Mexican actor Gael Garcia Bernal, left, and American actor Julianne Moore are shown at the opening of Blindness in Cannes, France, in May.Mexican actor Gael Garcia Bernal, left, and American actor Julianne Moore are shown at the opening of Blindness in Cannes, France, in May. (Evan Agostini/Associated Press)

The Atlantic Film Festival opens in Halifax Sept. 11 with a slate of 254 films, including 70 from Atlantic Canada.

Full details of the festival lineup — which will close with the Canadian premiere of Summerhood, narrated by John Cusack — were released Wednesday.

Summerhood, the debut of Halifax filmmaker Jacob Medjuck, is the story of a nine-year-old boy's pivotal summer camp experience.

Event director Lia Rinaldo says the festival is a chance to celebrate new talent moving into the film industry in Atlantic Canada.

"The one thing that we are so excited about this year is the fact that we're presenting five dramatic first features from the region, which is almost unheard of — I don't think we've ever had a year with that many first features," she told CBC News.

"And this really speaks to growth in the industry, the fact that there's this many people that are really launching the next level of their career."

Other debuts by Atlantic filmmakers include Growing Op by Michael Melski of Halifax and a group of diverse short films from Cory Bowles, Jay Dahl and Jason Eisenor.

Growing Op, a comedy about a teen whose family home doubles as a marijuana grow operation, was shot in New Brunswick. It stars Rosanna Arquette and Wallace Langham of CSI.

Melski, who has previously shown short films at the festival, said it's fitting for the movie to premiere in Halifax.

"The (festival) has nurtured and humoured me as a filmmaker for about 10 years," he said.
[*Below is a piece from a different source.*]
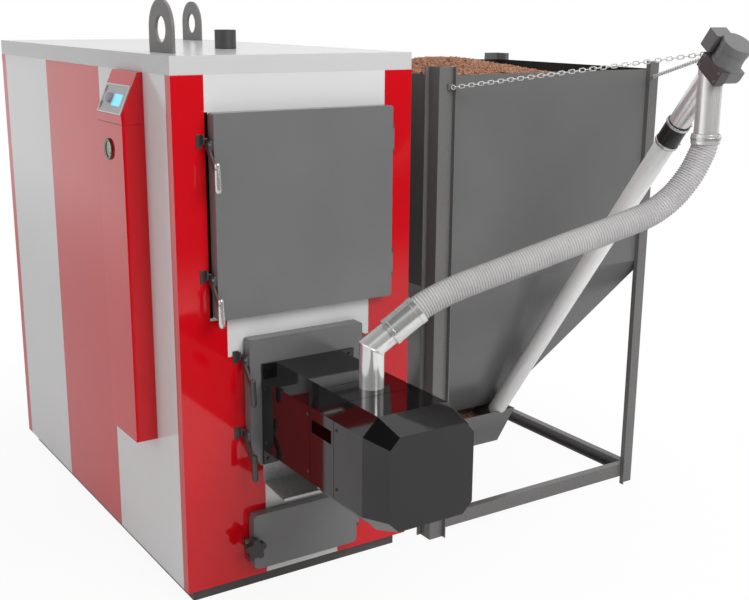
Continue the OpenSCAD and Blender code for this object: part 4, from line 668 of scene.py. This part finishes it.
def make_clamps():
    """A band with a screw housing and a worm screw at each place."""
    sleeve_r, hose_band_r, half = 0.0315, 0.0365, 0.0042
    places = [(AUGER_FOOT + 1.249 * AUGER_AXIS, AUGER_AXIS, AUGER_SIDE, sleeve_r),
              (AUGER_FOOT + 1.313 * AUGER_AXIS, AUGER_AXIS, AUGER_SIDE, sleeve_r),
              (Vector((*DROP, 1.250)), Vector((0, 0, 1)), Vector((1, 0, 0)), hose_band_r)]
    for n, (at, along, out, r) in enumerate(places):
        bm = bmesh.new()
        band = [(half, r - 0.0004), (half, r + 0.0005), (half - 0.0006, r + 0.0011)]
        revolve(bm, at, along, [(-h, q) for h, q in band] + band[::-1], 56, hollow=True)
        box = Matrix.Translation(at) @ Matrix((out, along, out.cross(along))).transposed().to_4x4()
        slab(bm, box, r + 0.0002, r + 0.0092, -0.0052, 0.0052, -0.0090, 0.0090)
        across = out.cross(along)
        revolve(bm, at + out * (r + 0.0052) - across * 0.0135, across, [
            (0, 0.0030), (0.0006, 0.0036), (0.0040, 0.0036), (0.0050, 0.0030), (0.0270, 0.0030)], 20)
        fitted("clamp_band_%d" % n, bm, M["bright_steel"], smooth=40)


make_clamps()


# Gearbox: a flanged housing on the tube and a round-backed gear case beside it, and the chains' hook plates

def make_gearbox():
    """Flanged brown housing, grey case with a rounded back, and four bolts."""
    turn = Matrix((AUGER_SIDE, AUGER_AXIS.cross(AUGER_SIDE), AUGER_AXIS)).transposed()
    at = Matrix.Translation(AUGER_FOOT + 1.487 * AUGER_AXIS) @ turn.to_4x4()
    half, joint, front = 0.0385, -0.0100, 0.0220
    bm = bmesh.new()
    slab(bm, at, -half, joint, -0.0600, front, 0.0060, 0.0460)
    slab(bm, at, -half + 0.0050, joint - 0.0005, -0.0550, front - 0.0050, 0.0, 0.0060)
    housing = fitted("gear_housing", bm, M["gear_paint"])
    bm = bmesh.new()
    outline = [(front, 0.0), (front, 0.0445), (-0.0590, 0.0445)]
    outline += [(-0.0400 - 0.0190 * math.cos(a), 0.0240 - 0.0240 * math.sin(a))
                for a in (math.radians(9 * k) for k in range(11))]
    loops = [[bm.verts.new(at @ Vector((x, y, z))) for y, z in outline] for x in (joint, half)]
    skin(bm, loops, caps=True)
    bmesh.ops.recalc_face_normals(bm, faces=bm.faces)
    fitted("gear_case", bm, M["motor_grey"], smooth=35)
    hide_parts("gearbox")
    bm = bmesh.new()
    for y in (-0.0520, 0.0140):
        for z in (0.0130, 0.0390):
            revolve(bm, at @ Vector((-half, y, z)), -AUGER_SIDE, [
                (-0.0003, 0.0042), (0.0004, 0.0042), (0.0006, 0.0034), (0.0014, 0.0033), (0.0016, 0.0026),
                (0.0008, 0.0022)], 6)
    fitted("gear_bolts", bm, M["motor_grey"])


def make_hook_plates():
    """A small plate on each front post behind the chain's hook."""
    bm = bmesh.new()
    half = 0.0085
    for x, z in ((466, 1355), (1244, 1366)):
        at = Matrix.Translation(mm(x, -20, z))
        slab(bm, at, -half, half, -0.0052, -0.0002, -half, half)
    fitted("hook_plates", bm, M["post_paint"])


def make_door_gap():
    """Painted shadow: a dark strip on the front sheet, in the gap between the red trim and the upper door."""
    bm = bmesh.new()
    # painted shadow in the door's gap
    slab(bm, Matrix.Translation(mm(0, 0, 0)), -0.2640, -0.2560, -0.0012, 0.0002, 0.7930, 1.3140)
    fitted("door_gap_painted_shadow", bm, M["dark_seam_and_gap_shadow"])


def make_hopper_inside():
    """Painted shade: near-black sheets on the four inner faces of the hopper's upright walls."""
    bm = bmesh.new()
    at = Matrix.Translation(mm(430, -20, 0))
    width, depth, near, t = 0.850, 0.800, 0.0055, 0.0003
    low, high = 1.30, 1.3865
    right, back = width - near, depth - near
    for x0, x1, y0, y1 in ((near, right, back - t, back), (near, right, near, near + t),
                           (near, near + t, near + t, back - t), (right - t, right, near + t, back - t)):
        slab(bm, at, x0, x1, y0, y1, low, high)
    fitted("hopper_inside_painted_shade", bm, M["hopper_inside_painted_shade"])


make_gearbox()
make_hopper_inside()
make_hook_plates()
make_door_gap()


# Pellets: loose pieces over the heap and in the trough

HEAP_AT, HEAP_Z, HEAP_FLAT, HEAP_SLOPE = (640, 250), 1416, 60, math.radians(9)
TROUGH_LEVEL = 175


def heap_height(x, y):
    """Height of the heap's surface, in millimetres."""
    from_top = math.hypot(x - HEAP_AT[0], y - HEAP_AT[1])
    return HEAP_Z - max(0.0, from_top - HEAP_FLAT) * math.tan(HEAP_SLOPE)


def scatter(bm, rng, x, y, z, tilt=0.45):
    """One pellet, a six-sided rod of random heading and length."""
    yaw = rng.uniform(0, math.pi)
    along = Vector((math.cos(yaw), math.sin(yaw), rng.uniform(-tilt, tilt))).normalized()
    side = along.cross(Vector((0, 0, 1))).normalized()
    up = side.cross(along)
    half, r = rng.uniform(0.005, 0.011), 0.0031
    at = mm(x, y, z)
    rings = [[bm.verts.new(at + along * h + r * (side * math.cos(a) + up * math.sin(a)))
              for a in (2 * math.pi * i / 6 for i in range(6))] for h in (-half, half)]
    skin(bm, rings, caps=True)


def make_pellets():
    """Pellets over the whole heap between the hopper's walls, and in the trough."""
    rng = random.Random(7)
    bm = bmesh.new()
    for count, x_range, y_range, level in ((9000, (448, 1262), (-2, 762), heap_height),
                                           (420, (786, 924), (268, 420), lambda x, y: TROUGH_LEVEL)):
        for _ in range(count):
            x, y = rng.uniform(*x_range), rng.uniform(*y_range)
            scatter(bm, rng, x, y, level(x, y) + rng.uniform(-1.0, 3.5))
    bmesh.ops.recalc_face_normals(bm, faces=bm.faces)
    fitted("loose_pellets", bm, M["pellet_loose"])


make_pellets()


# Stage: pale floor, soft lamps and a white surround

def blended(tree, factor, a, b):
    """A shader from a to b by a factor that is a number or a socket."""
    mix = tree.nodes.new("ShaderNodeMixShader")
    if isinstance(factor, bpy.types.NodeSocket):
        tree.links.new(factor, mix.inputs["Fac"])
    else:
        mix.inputs["Fac"].default_value = factor
    tree.links.new(a, mix.inputs[1])
    tree.links.new(b, mix.inputs[2])
    return mix.outputs[0]


def for_ray(tree, ray, plain, chosen):
    """The plain shader, or the chosen one for one kind of ray."""
    path = tree.nodes.new("ShaderNodeLightPath")
    return blended(tree, path.outputs[ray], plain, chosen)


def emission(tree, strength):
    """A white glow."""
    n = tree.nodes.new("ShaderNodeEmission")
    n.inputs["Strength"].default_value = strength
    return n.outputs[0]


def axis_of(tree, coords, axis):
    """One axis of a vector."""
    n = tree.nodes.new("ShaderNodeSeparateXYZ")
    tree.links.new(coords, n.inputs["Vector"])
    return n.outputs[axis]


def make_floor():
    """Lit floor that keeps the shadow and runs out to white. Gloss sees it brighter far left and dark far in front."""
    mat, tree, out = node_tree("stage_floor")
    tree.nodes.remove(out)
    coords = tree.nodes.new("ShaderNodeTexCoord").outputs["Object"]
    diffuse = tree.nodes.new("ShaderNodeBsdfDiffuse")
    tree.links.new(mixed(tree, remap(tree, noise(tree, coords, 1.5), 0, 1), (0.84, 0.84, 0.84), (0.86, 0.86, 0.86)),
                   diffuse.inputs["Color"])
    soft = diffuse.outputs[0]
    white = emission(tree, 1.0)
    # seen in gloss: from left to right, then from front to back
    to_left = remap(tree, axis_of(tree, coords, "X"), 1.0, 0.0, -2.8, -0.9, ease="SMOOTHSTEP")
    to_back = remap(tree, axis_of(tree, coords, "Y"), 0.0, 1.0, -5.0, -3.0, ease="SMOOTHSTEP")
    near = blended(tree, 0.35, soft, white)
    shine = blended(tree, to_back, emission(tree, 0.08), blended(tree, to_left, near, emission(tree, 1.15)))
    # seen by the camera: white further out
    far = tree.nodes.new("ShaderNodeVectorMath")
    far.operation = "LENGTH"
    tree.links.new(coords, far.inputs[0])
    outward = remap(tree, far.outputs["Value"], 0.92, 1.0, 0.6, 2.2, ease="SMOOTHSTEP")
    surface = for_ray(tree, "Is Camera Ray", soft, blended(tree, outward, soft, white))
    surface = for_ray(tree, "Is Glossy Ray", surface, shine)
    surface = for_ray(tree, "Is Transmission Ray", surface, white)
    tree.links.new(surface, tree.nodes["Material Output"].inputs["Surface"])
    bm = bmesh.new()
    bmesh.ops.create_grid(bm, x_segments=2, y_segments=2, size=30)
    floor = piece("floor", bm, mat)
    floor.location = (0.0, 0, -0.0005)


def make_world():
    """White for the camera, an even fill for the surfaces, and for gloss a bright room with one dark patch."""
    world = bpy.data.worlds.new("surround")
    scene.world = world
    world.use_nodes = True
    tree = world.node_tree
    tree.nodes.clear()

    def sky(strength):
        n = tree.nodes.new("ShaderNodeBackground")
        n.inputs["Color"].default_value = (1, 1, 1, 1)
        if isinstance(strength, bpy.types.NodeSocket):
            tree.links.new(strength, n.inputs["Strength"])
        else:
            n.inputs["Strength"].default_value = strength
        return n.outputs[0]

    direction = tree.nodes.new("ShaderNodeTexCoord").outputs["Generated"]
    to_patch = dot_product(tree, direction, (-0.50, 0.10, 0.86))
    patch = remap(tree, to_patch, 1.0, 0.02, 0.75, 0.92, ease="SMOOTHSTEP")
    front = remap(tree, axis_of(tree, direction, "Y"), 0.12, 1.0, -0.9, -0.2, ease="SMOOTHSTEP")
    product = tree.nodes.new("ShaderNodeMath")
    product.operation = "MULTIPLY"
    tree.links.new(patch, product.inputs[0])
    tree.links.new(front, product.inputs[1])
    surface = for_ray(tree, "Is Glossy Ray", sky(0.42), sky(product.outputs[0]))
    surface = for_ray(tree, "Is Camera Ray", surface, sky(1.0))
    surface = for_ray(tree, "Is Transmission Ray", surface, sky(1.0))
    tree.links.new(surface, tree.nodes.new("ShaderNodeOutputWorld").inputs["Surface"])


def make_lamps():
    """Round area lamps: name, place, aim, diameter and power."""
    for name, at, to, size, power in [
            ("key_lamp", (0.8, -5.0, 3.6), (0.3, -0.4, 0.9), 3.0, 158),
            ("side_lamp", (-5.0, 0.4, 2.6), (-0.2, 0.0, 0.6), 3.0, 30),
            ("top_lamp", (0.5, 0.3, 5.0), (0.3, 0.0, 0.0), 3.5, 46)]:
        data = bpy.data.lights.new(name, "AREA")
        data.shape = "DISK"
        data.size = size
        data.energy = power
        lamp = bpy.data.objects.new(name, data)
        scene.collection.objects.link(lamp)
        lamp.location = at
        lamp.rotation_mode = "QUATERNION"
        lamp.rotation_quaternion = (Vector(to) - Vector(at)).to_track_quat("-Z", "Y")


make_floor()
make_world()
make_lamps()
scene.view_settings.view_transform = "Standard"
Halifax writer-director Ann Verrall is also premiering her first feature film, Nonsense Revolution, about a group of teens helped by the ghost of friend who died in a car accident.

"(The festival) is that thing that you aim for. It's the most immediate thing that you have to know there's a good possibility your work is going to be shown," she said.

Her movie was shot in and around Halifax last October.

The opening film, previously announced, is Blindness, the Canadian co-production that opened the Cannes Film Festival this year.

Written by Canadian Don McKellar from the novel by Jose Saramago, it shows what happens when a new disease makes most of the world blind. Julianne Moore, Mark Ruffalo, Danny Glover and Gael Garcia Bernal star.

The 11 galas include:

  • Adoration, a teen drama by Canadian director Atom Egoyan.
  • Surveillance, a crime drama by U.S. director Jennifer Chambers Lynch.
  • The Black Balloon, a family film by Australian Elissa Down.
  • Une Conte de Noël, directed by France's Arnaud Desplechin and starring Catherine Deneuve.
  • Otto; or, Up With Dead People, Bruce LaBruce's horror comedy.
  • One Week, directed by Michael McGowan, in which Joshua Jackson makes a motorcycle trip from Toronto to Tofino, B.C.
  • Patti Smith: Dream of Life, a documentary by first-time filmmaker Steven Sebring about the punk poet and music legend.

Four movies, including Une Conte de Noël and One Week, are making their world debut.

The Special Presentations series is bringing films such as Larry Charles and Bill Maher's Religulous, Kevin Smith's Zack and Miri Make a Porno, Canadian films Down to the Dirt and Real Time and Israel-German co-production Waltz with Bashir.

Tickets go on sale Wednesday for the festival, which runs Sept. 11 to 22.